Eaton journeyed to Memphis to pore over recording notes and session details, and to interview principals including Jody Stephens, engineer/producer John Fry, and Chris Bell’s brother, David. Eaton took the simple approach to demystificating a band whose story has been more myth than truth.

“There’s so much that has been out there about the band and said over the years,” Eaton says. “I just tried to stick to talking about Radio City but let everyone know if they wanted to rebut anything, they had the chance to do so on the record. In some cases they did and it’s in there.”

As much as the book is a love letter to Big Star and the power of Radio City, Eaton equally lets loose on his passion for Buffalo and its music scene in the late 1970s and early 1980s.

“If the book were longer, I would have written more about all the Buffalo stuff,” he says. “There were some great stories about people like Bill Poczik, Bernie Kugel, and Terry Sullivan and the Jumpers.”

Big Star’s musical legacy is ever ascendant. Since the mid-1990s, Chilton and Stephens have joined with Jon Auer and Ken Stringfellow of the Posies to play occasional shows and to record the 2005 full-length In Space. That lineup plays a one-off show in Brooklyn later this month.

This has been a great year for Big Star, and not just because of Eaton’s book.

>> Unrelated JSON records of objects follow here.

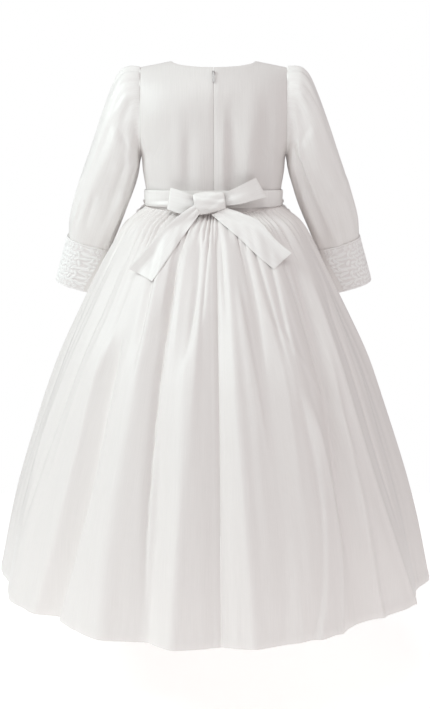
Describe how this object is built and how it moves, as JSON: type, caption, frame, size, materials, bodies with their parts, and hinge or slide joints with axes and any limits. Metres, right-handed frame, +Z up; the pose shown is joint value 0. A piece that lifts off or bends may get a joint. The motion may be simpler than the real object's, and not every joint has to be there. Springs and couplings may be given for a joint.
{
  "type": "girl's long-sleeved satin occasion dress",
  "caption": "Floor-length child's dress with fitted bodice, long set-in sleeves, lace cuffs, a gathered bell skirt and a sash tied in a bow at the back, worn shape, hollow.",
  "frame": {"origin": "middle of the shoulder line, level with the two neck points, where the wearer's shoulders hold the dress up", "axes": "+Z up; the back of the dress, with its zip and bow, faces -Y and the front faces +Y; +X is the wearer's right, and it is the right of the picture, which shows the back"},
  "size_m": [0.8757, 0.8336, 1.064],
  "materials": {
    "ivory_satin": "off-white heavy satin with a soft sheen",
    "white_lace": "matt white embroidered lace",
    "zip_tape_white": "plain woven tape",
    "zip_metal": "small grey metal zip parts"
  },
  "bodies": {
    "dress": {"bodice_front": "ivory_satin", "bodice_back_left": "ivory_satin", "bodice_back_right": "ivory_satin", "sleeve_left": "ivory_satin", "sleeve_right": "ivory_satin", "cuff_left": "ivory_satin", "cuff_right": "ivory_satin", "cuff_lace_left": "white_lace", "cuff_lace_right": "white_lace", "skirt_front": "ivory_satin", "skirt_back_left": "ivory_satin", "skirt_back_right": "ivory_satin", "sash": "ivory_satin", "bow_loop_left": "ivory_satin", "bow_loop_right": "ivory_satin", "bow_tail_left": "ivory_satin", "bow_tail_right": "ivory_satin", "bow_knot": "ivory_satin", "zip_tape": "zip_tape_white", "zip_slider": "zip_metal", "waist_flowers_left": "white_lace", "waist_flowers_right": "white_lace"},
    "zip_pull": {"zip_pull": "zip_metal"}
  },
  "joints": [
    {"name": "zip_pull_hinge", "type": "hinge", "parent": "dress", "child": "zip_pull", "pos_m": [0, -0.0703, -0.02388], "axis": [-1, 0, 0], "range_deg": [0, 165]}
  ]
}
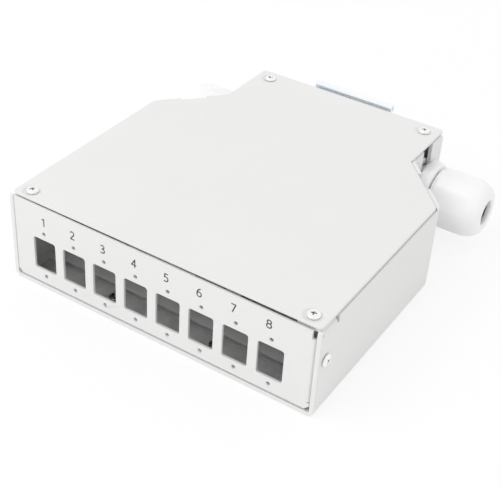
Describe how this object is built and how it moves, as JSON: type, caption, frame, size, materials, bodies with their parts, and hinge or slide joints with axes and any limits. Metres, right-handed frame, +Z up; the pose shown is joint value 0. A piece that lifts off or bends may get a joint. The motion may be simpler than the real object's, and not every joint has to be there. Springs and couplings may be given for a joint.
{
  "type": "din rail fibre box",
  "caption": "Flat bottle-shaped sheet-steel fibre splice box with a row of adapter cut-outs, a screwed cover, two cable glands and a rail clip.",
  "frame": {"origin": "centre of the housing's underside", "axes": "+X along the front panel to its right end, +Y from the panel to the rail clip, +Z up through the cover"},
  "size_m": [0.134, 0.1345, 0.0369],
  "materials": {
    "grey_paint": "fine-textured light grey powder coat, satin",
    "nickel_steel": "nickel-plated, bright",
    "zinc_steel": "zinc-plated, blue passivated",
    "spring_steel": "drawn wire, bright",
    "white_polyamide": "moulded, satin",
    "black_rubber": "matt",
    "comb_plastic": "moulded, satin"
  },
  "bodies": {
    "housing": {"base_tray": "grey_paint", "clip_screw_left": "nickel_steel", "clip_screw_right": "nickel_steel", "cover_screw_front_left": "nickel_steel", "cover_screw_front_right": "nickel_steel", "cover_screw_rear_left": "nickel_steel", "cover_screw_rear_right": "nickel_steel", "din_clip_plate": "zinc_steel", "front_panel": "grey_paint", "gland_body_left": "white_polyamide", "gland_body_right": "white_polyamide", "gland_gasket_left": "black_rubber", "gland_gasket_right": "black_rubber", "gland_lock_nut_left": "white_polyamide", "gland_lock_nut_right": "white_polyamide", "gland_seal_left": "black_rubber", "gland_seal_right": "black_rubber", "latch_spring": "spring_steel", "panel_foot_screw_left": "nickel_steel", "panel_foot_screw_right": "nickel_steel", "panel_side_screw_left": "nickel_steel", "panel_side_screw_right": "nickel_steel", "splice_comb": "comb_plastic", "splice_tray": "grey_paint", "top_cover": "grey_paint", "tray_screw_front_left": "nickel_steel", "tray_screw_front_right": "nickel_steel", "tray_screw_rear_left": "nickel_steel", "tray_screw_rear_right": "nickel_steel"},
    "cap_nut_left": {"gland_cap_nut_left": "white_polyamide"},
    "cap_nut_right": {"gland_cap_nut_right": "white_polyamide"},
    "latch": {"din_latch": "zinc_steel"}
  },
  "joints": [
    {"name": "latch_slide", "type": "slide", "parent": "housing", "child": "latch", "axis": [0, 0, -1], "range_m": [0, 0.0035], "stiffness_N_per_m": 1200, "springref_m": -0.002, "deforming": ["latch_spring"]},
    {"name": "cap_nut_turn_left", "type": "hinge", "parent": "housing", "child": "cap_nut_left", "pos_m": [-0.0572, 0.05145, 0.0157], "axis": [-1, 0, 0], "range_deg": [-360, 0]},
    {"name": "cap_nut_turn_right", "type": "hinge", "parent": "housing", "child": "cap_nut_right", "pos_m": [0.0572, 0.05145, 0.0157], "axis": [1, 0, 0], "range_deg": [-360, 0]}
  ]
}
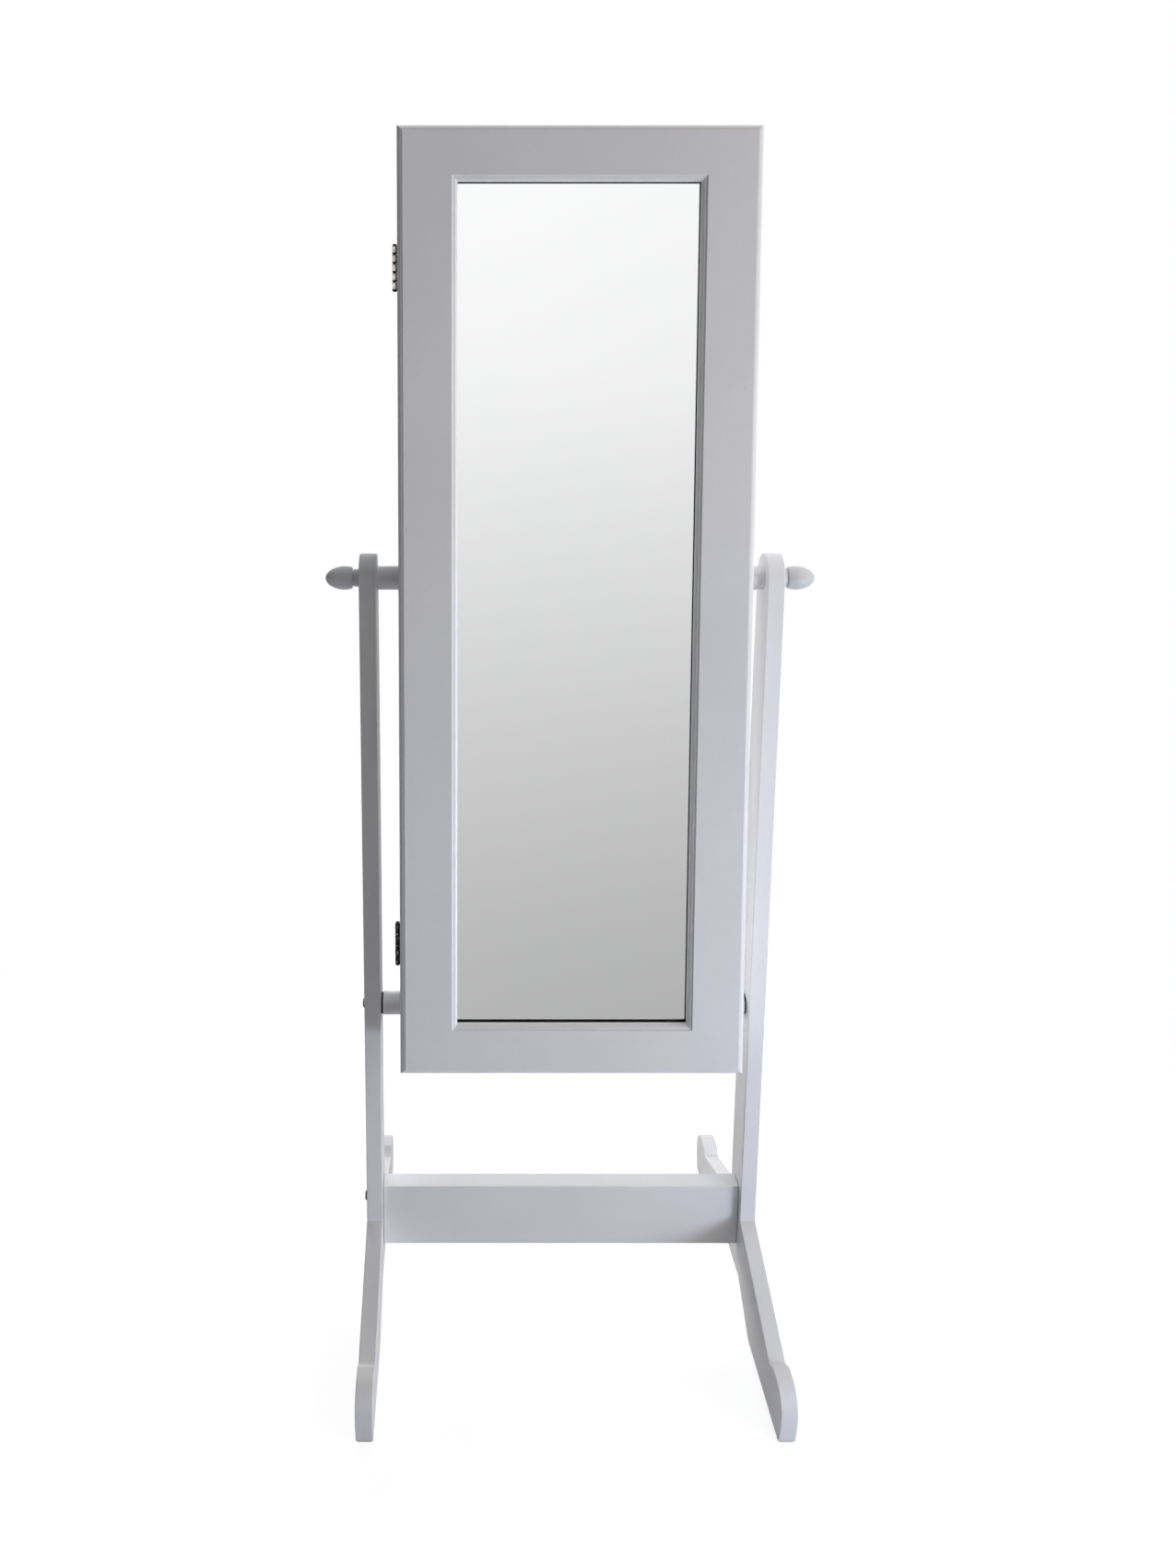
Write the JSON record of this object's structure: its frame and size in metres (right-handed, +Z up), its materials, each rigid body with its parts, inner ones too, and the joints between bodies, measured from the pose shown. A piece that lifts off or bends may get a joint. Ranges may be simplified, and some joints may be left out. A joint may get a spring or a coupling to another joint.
{
  "type": "cheval jewelry mirror cabinet",
  "caption": "Free-standing jewelry cabinet with a full-length mirror door, tilting between the two uprights of an arch-footed stand on round knobs.",
  "frame": {"origin": "on the floor, midway between the two feet, straight below the tilt axis; the bottom centre of the overall box", "axes": "+X to the viewer's right along the tilt axis, +Y away from the viewer (the mirror faces -Y), +Z up"},
  "size_m": [0.579, 0.47, 1.4604],
  "materials": {
    "white_paint": "satin white lacquer over wood and fibreboard",
    "mirror": "polished silvered glass",
    "velvet": "short black velvet",
    "hinge_metal": "brownish antique nickel plate",
    "bolt_steel": "blackened steel",
    "zinc_steel": "zinc-plated steel",
    "peg_chrome": "bright plated",
    "insert_brass": "plain brass",
    "black_rubber": "matte black",
    "pad_felt": "dark felt",
    "bare_wood": "bare beech",
    "hardboard": "brown hardboard",
    "catch_plastic": "white moulded plastic",
    "magnet": "dark sintered magnet"
  },
  "bodies": {
    "stand": {"left_upright": "white_paint", "left_foot": "white_paint", "left_upper_spacer": "white_paint", "left_lower_spacer": "white_paint", "left_lock_washer": "black_rubber", "left_lock_screw": "bolt_steel", "right_upright": "white_paint", "right_foot": "white_paint", "right_upper_spacer": "white_paint", "right_lower_spacer": "white_paint", "right_lock_washer": "black_rubber", "right_lock_screw": "bolt_steel", "crossbar": "white_paint", "crossbar_bolts": "bolt_steel", "crossbar_nuts": "zinc_steel", "crossbar_dowels": "bare_wood", "foot_dowels": "bare_wood", "foot_pads": "pad_felt"},
    "left_knob": {"left_knob": "white_paint", "left_pivot_bolt": "zinc_steel"},
    "right_knob": {"right_knob": "white_paint", "right_pivot_bolt": "zinc_steel"},
    "cabinet": {"case_right_side": "white_paint", "case_left_side": "white_paint", "case_top": "white_paint", "case_bottom": "white_paint", "back_panel": "white_paint", "back_lining": "velvet", "pivot_inserts": "insert_brass", "angle_inserts": "insert_brass", "necklace_rail": "white_paint", "necklace_pegs": "peg_chrome", "bracelet_rod": "velvet", "rod_cups": "white_paint", "ring_tray": "white_paint", "ring_rolls": "velvet", "catch_housings": "catch_plastic", "catch_magnets": "magnet", "case_hinge_leaves": "hinge_metal", "case_hinge_screws": "hinge_metal", "hinge_pins": "hinge_metal", "upper_shelf": "white_paint", "upper_shelf_lip": "white_paint", "middle_shelf": "white_paint", "middle_shelf_lip": "white_paint", "lower_shelf": "white_paint", "lower_shelf_lip": "white_paint"},
    "door": {"left_stile": "white_paint", "right_stile": "white_paint", "top_rail": "white_paint", "bottom_rail": "white_paint", "mirror_glass": "mirror", "mirror_backing": "hardboard", "door_lining": "velvet", "earring_bars": "velvet", "strike_plates": "zinc_steel", "door_hinge_leaves": "hinge_metal", "door_hinge_screws": "hinge_metal"}
  },
  "joints": [
    {"name": "cabinet_tilt", "type": "hinge", "parent": "stand", "child": "cabinet", "pos_m": [0, 0, 0.952], "axis": [-1, 0, 0], "range_deg": [-6.6, 0]},
    {"name": "door_hinge", "type": "hinge", "parent": "cabinet", "child": "door", "pos_m": [-0.2033, -0.05434, 0.95618], "axis": [0, -0.0767, -0.9971], "range_deg": [0, 135]},
    {"name": "left_knob_turn", "type": "hinge", "parent": "stand", "child": "left_knob", "pos_m": [-0.269, 0, 0.952], "axis": [-1, 0, 0], "range_deg": [0, 360]},
    {"name": "right_knob_turn", "type": "hinge", "parent": "stand", "child": "right_knob", "pos_m": [0.269, 0, 0.952], "axis": [1, 0, 0], "range_deg": [0, 360]}
  ]
}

All three of the band’s albums were re-issued on vinyl in 2009. Rhino Handmade put out an expanded special edition of Chris Bell’s sole solo release, I Am the Cosmos and a stellar four-disc Big Star box set, Keep an Eye on the Sky, which collects a mass of varied tracks encompassing the band’s original lifespan.

“The box set sounds fantastic, and with the alternate versions it’s something the fans can really enjoy,” says Eaton. “People who already know the music will love it, and many more will continue to discover them.”

Like Eaton pulling the vinyl from the “B” section of the record store bin on that fateful day in June 1976, there will be others. The Big Star cult continues.